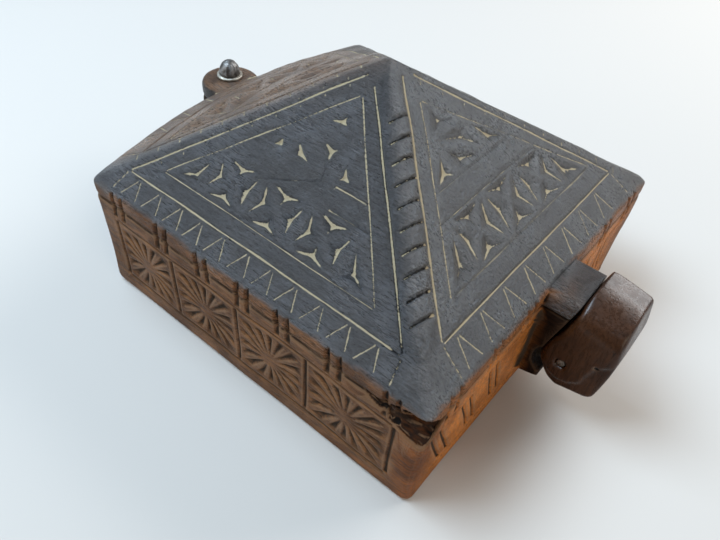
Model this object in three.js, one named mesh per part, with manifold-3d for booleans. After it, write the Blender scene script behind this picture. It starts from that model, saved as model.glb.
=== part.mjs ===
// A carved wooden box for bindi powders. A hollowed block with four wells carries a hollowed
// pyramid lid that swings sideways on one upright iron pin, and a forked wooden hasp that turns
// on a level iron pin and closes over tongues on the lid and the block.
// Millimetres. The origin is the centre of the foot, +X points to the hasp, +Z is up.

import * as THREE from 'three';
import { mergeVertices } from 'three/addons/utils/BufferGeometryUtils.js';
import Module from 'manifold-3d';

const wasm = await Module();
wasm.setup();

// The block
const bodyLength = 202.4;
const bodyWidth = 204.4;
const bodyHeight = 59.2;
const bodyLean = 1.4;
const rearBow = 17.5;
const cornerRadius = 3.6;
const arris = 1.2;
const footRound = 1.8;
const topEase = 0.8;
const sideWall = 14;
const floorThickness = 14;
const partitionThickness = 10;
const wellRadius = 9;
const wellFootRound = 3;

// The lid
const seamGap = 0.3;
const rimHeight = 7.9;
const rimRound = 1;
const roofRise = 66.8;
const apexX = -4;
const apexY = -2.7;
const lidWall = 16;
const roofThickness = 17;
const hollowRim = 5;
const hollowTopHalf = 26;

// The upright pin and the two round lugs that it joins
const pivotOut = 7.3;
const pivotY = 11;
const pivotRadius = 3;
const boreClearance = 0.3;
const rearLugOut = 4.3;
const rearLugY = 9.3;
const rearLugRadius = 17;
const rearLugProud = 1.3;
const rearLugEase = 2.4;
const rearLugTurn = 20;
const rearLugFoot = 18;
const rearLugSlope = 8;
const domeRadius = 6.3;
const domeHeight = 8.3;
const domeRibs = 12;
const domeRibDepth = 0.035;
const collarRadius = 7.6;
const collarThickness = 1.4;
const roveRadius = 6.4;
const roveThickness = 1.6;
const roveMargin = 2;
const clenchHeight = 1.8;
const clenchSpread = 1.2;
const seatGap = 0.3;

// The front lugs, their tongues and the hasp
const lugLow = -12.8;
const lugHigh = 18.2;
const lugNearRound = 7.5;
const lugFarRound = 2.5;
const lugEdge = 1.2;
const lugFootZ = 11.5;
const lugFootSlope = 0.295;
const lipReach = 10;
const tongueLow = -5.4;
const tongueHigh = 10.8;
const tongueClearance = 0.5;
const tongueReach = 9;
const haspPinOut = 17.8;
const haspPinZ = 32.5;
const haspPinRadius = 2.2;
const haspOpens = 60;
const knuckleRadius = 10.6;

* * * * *

• YOUR INSTRUCTIONS:
Repeat, exactly and only, the lines from the beginning of the material through the line that contains "const wellFootRound = 3;".

• EXERCISE SOLUTION:
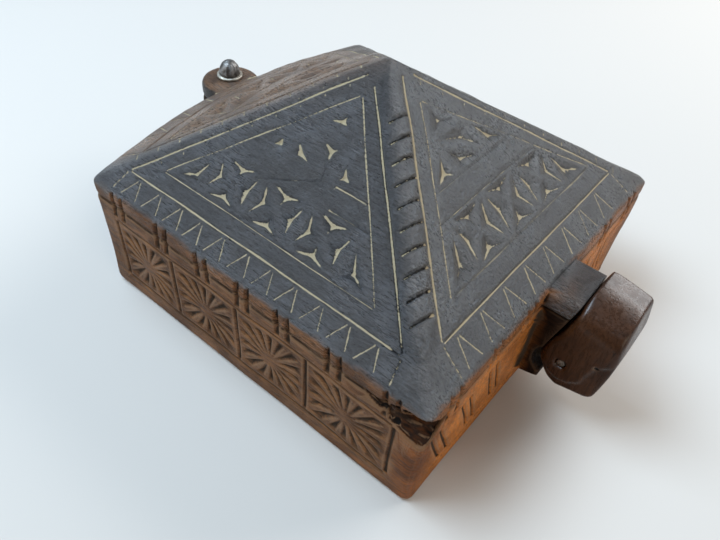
Model this object in three.js, one named mesh per part, with manifold-3d for booleans. After it, write the Blender scene script behind this picture. It starts from that model, saved as model.glb.
=== part.mjs ===
// A carved wooden box for bindi powders. A hollowed block with four wells carries a hollowed
// pyramid lid that swings sideways on one upright iron pin, and a forked wooden hasp that turns
// on a level iron pin and closes over tongues on the lid and the block.
// Millimetres. The origin is the centre of the foot, +X points to the hasp, +Z is up.

import * as THREE from 'three';
import { mergeVertices } from 'three/addons/utils/BufferGeometryUtils.js';
import Module from 'manifold-3d';

const wasm = await Module();
wasm.setup();

// The block
const bodyLength = 202.4;
const bodyWidth = 204.4;
const bodyHeight = 59.2;
const bodyLean = 1.4;
const rearBow = 17.5;
const cornerRadius = 3.6;
const arris = 1.2;
const footRound = 1.8;
const topEase = 0.8;
const sideWall = 14;
const floorThickness = 14;
const partitionThickness = 10;
const wellRadius = 9;
const wellFootRound = 3;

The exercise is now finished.